◆ **What to produce**
Extract exactly the run of lines starting at the line that holds "points = [vertex.co" and ending at the line that holds "obj.matrix_world = world", both included.

◆ **Entries supplied**
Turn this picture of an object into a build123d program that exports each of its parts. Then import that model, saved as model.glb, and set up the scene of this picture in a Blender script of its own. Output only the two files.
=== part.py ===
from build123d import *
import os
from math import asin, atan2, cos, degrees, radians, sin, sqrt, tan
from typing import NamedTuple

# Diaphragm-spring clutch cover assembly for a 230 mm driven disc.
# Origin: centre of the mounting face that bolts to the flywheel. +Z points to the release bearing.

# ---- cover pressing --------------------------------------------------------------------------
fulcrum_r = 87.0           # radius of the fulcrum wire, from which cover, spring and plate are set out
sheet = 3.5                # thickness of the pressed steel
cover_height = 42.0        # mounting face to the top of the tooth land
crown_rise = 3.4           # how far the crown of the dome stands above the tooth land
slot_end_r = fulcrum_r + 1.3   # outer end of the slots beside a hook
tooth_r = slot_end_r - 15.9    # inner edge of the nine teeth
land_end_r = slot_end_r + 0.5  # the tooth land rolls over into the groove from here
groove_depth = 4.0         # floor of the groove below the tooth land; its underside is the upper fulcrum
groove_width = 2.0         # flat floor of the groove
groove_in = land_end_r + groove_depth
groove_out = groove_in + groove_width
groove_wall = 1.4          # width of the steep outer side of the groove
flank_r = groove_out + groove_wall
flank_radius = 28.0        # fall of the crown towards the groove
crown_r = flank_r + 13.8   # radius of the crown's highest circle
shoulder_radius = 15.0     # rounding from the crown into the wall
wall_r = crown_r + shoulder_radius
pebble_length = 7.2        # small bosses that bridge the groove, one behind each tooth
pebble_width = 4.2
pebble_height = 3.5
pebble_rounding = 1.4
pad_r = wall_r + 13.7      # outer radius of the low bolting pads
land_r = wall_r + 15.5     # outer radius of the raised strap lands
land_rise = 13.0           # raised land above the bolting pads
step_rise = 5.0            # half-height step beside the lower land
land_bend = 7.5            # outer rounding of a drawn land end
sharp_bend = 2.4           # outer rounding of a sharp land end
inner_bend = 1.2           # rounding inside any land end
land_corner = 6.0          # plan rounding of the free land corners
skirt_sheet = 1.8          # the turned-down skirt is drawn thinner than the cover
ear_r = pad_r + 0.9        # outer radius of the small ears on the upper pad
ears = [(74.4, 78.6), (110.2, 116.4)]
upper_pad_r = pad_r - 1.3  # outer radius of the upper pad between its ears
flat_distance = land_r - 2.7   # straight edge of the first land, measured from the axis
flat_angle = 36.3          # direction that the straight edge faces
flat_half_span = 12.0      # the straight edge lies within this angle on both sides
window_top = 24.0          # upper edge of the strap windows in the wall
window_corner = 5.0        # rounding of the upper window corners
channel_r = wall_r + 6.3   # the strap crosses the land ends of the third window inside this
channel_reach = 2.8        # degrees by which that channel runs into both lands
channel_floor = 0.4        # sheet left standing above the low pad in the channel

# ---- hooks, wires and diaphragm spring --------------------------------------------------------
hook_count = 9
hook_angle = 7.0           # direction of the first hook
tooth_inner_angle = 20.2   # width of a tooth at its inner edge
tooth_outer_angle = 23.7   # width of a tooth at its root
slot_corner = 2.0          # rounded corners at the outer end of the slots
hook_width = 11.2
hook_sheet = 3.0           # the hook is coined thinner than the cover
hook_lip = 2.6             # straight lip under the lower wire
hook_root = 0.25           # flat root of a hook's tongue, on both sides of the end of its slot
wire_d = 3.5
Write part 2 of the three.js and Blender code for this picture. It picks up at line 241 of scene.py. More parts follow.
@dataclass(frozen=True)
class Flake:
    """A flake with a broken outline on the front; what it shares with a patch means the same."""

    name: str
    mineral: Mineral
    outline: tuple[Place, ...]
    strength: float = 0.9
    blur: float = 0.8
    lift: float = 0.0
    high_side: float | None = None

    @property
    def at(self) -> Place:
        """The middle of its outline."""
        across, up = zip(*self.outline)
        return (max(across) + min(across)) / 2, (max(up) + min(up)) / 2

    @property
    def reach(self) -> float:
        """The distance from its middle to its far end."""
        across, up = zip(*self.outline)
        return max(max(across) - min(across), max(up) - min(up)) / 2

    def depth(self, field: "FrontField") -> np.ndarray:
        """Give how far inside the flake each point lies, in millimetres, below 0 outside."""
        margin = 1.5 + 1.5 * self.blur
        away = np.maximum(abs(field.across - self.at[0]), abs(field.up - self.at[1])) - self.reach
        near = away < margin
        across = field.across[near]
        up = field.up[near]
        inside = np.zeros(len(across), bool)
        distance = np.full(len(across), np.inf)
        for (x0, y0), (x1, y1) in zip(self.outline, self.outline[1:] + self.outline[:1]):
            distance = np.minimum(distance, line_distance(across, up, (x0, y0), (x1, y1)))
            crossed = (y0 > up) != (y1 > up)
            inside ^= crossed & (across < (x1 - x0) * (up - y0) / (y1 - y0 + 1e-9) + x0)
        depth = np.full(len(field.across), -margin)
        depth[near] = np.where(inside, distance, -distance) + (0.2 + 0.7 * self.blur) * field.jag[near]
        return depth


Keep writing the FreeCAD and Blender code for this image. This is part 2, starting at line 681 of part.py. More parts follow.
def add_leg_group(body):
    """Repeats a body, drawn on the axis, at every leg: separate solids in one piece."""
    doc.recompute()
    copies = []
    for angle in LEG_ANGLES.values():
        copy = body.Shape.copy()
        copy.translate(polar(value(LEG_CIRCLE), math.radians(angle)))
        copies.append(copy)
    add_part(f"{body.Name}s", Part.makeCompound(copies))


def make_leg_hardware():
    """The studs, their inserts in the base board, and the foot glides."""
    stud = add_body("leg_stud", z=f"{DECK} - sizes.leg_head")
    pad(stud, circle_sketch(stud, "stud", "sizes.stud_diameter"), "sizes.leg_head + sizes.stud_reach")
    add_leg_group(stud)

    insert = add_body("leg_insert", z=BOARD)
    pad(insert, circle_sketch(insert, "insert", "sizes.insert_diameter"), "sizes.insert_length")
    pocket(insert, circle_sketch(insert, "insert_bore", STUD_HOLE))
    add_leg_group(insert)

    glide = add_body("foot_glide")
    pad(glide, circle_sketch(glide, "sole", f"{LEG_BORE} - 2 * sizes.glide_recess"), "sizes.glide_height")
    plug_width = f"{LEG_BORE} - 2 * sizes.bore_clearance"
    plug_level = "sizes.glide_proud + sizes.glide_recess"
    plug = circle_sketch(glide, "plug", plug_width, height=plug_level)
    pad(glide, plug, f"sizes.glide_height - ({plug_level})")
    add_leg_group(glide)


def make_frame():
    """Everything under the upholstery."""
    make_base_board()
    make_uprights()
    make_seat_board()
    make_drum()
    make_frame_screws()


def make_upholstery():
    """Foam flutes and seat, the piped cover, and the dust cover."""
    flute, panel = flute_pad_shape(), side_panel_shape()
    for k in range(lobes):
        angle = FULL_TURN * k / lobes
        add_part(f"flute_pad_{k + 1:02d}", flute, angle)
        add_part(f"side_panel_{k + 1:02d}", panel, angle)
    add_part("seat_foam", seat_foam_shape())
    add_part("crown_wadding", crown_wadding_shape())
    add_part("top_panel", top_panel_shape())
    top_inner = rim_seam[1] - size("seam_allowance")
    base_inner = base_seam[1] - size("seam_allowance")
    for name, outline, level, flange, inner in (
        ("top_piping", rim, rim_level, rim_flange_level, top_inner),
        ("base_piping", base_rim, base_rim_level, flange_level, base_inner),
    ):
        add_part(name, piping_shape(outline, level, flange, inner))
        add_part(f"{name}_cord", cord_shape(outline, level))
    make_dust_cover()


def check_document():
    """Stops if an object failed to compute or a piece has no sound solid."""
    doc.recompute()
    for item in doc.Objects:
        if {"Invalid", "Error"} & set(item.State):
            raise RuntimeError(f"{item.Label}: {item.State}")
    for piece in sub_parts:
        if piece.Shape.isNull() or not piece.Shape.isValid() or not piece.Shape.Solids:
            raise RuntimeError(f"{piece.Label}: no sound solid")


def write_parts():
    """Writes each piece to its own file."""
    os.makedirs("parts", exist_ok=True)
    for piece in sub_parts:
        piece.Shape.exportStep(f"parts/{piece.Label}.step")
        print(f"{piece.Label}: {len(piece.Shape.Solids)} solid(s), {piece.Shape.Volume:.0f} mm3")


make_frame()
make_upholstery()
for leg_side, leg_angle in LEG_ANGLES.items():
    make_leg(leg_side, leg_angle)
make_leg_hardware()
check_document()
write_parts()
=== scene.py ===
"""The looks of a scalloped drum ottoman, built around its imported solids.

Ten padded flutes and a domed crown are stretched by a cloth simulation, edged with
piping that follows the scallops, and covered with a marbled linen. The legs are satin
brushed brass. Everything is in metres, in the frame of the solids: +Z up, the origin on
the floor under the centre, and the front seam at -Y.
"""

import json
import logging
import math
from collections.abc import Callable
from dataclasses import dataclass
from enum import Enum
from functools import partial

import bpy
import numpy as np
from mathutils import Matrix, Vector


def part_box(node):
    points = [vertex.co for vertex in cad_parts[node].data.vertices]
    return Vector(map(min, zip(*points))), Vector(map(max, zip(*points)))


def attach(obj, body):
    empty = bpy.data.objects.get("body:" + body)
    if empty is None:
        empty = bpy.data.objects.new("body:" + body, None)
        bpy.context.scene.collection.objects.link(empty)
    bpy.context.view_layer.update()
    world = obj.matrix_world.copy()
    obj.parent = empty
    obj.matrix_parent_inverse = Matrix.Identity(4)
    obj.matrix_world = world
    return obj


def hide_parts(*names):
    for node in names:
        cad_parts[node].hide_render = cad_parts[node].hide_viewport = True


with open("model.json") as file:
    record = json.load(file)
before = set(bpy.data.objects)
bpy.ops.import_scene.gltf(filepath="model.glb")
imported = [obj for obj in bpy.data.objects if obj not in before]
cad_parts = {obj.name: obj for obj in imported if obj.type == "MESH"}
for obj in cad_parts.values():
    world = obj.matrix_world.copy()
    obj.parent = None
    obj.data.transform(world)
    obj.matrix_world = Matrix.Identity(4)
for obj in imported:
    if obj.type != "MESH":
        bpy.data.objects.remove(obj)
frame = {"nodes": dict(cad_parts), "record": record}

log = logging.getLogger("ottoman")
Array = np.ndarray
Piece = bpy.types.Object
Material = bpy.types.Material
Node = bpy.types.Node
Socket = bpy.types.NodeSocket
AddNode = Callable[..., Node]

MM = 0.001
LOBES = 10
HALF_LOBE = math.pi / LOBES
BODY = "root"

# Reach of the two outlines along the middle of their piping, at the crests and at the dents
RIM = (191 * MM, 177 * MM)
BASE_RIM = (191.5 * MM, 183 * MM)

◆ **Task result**
    points = [vertex.co for vertex in cad_parts[node].data.vertices]
    return Vector(map(min, zip(*points))), Vector(map(max, zip(*points)))


def attach(obj, body):
    empty = bpy.data.objects.get("body:" + body)
    if empty is None:
        empty = bpy.data.objects.new("body:" + body, None)
        bpy.context.scene.collection.objects.link(empty)
    bpy.context.view_layer.update()
    world = obj.matrix_world.copy()
    obj.parent = empty
    obj.matrix_parent_inverse = Matrix.Identity(4)
    obj.matrix_world = world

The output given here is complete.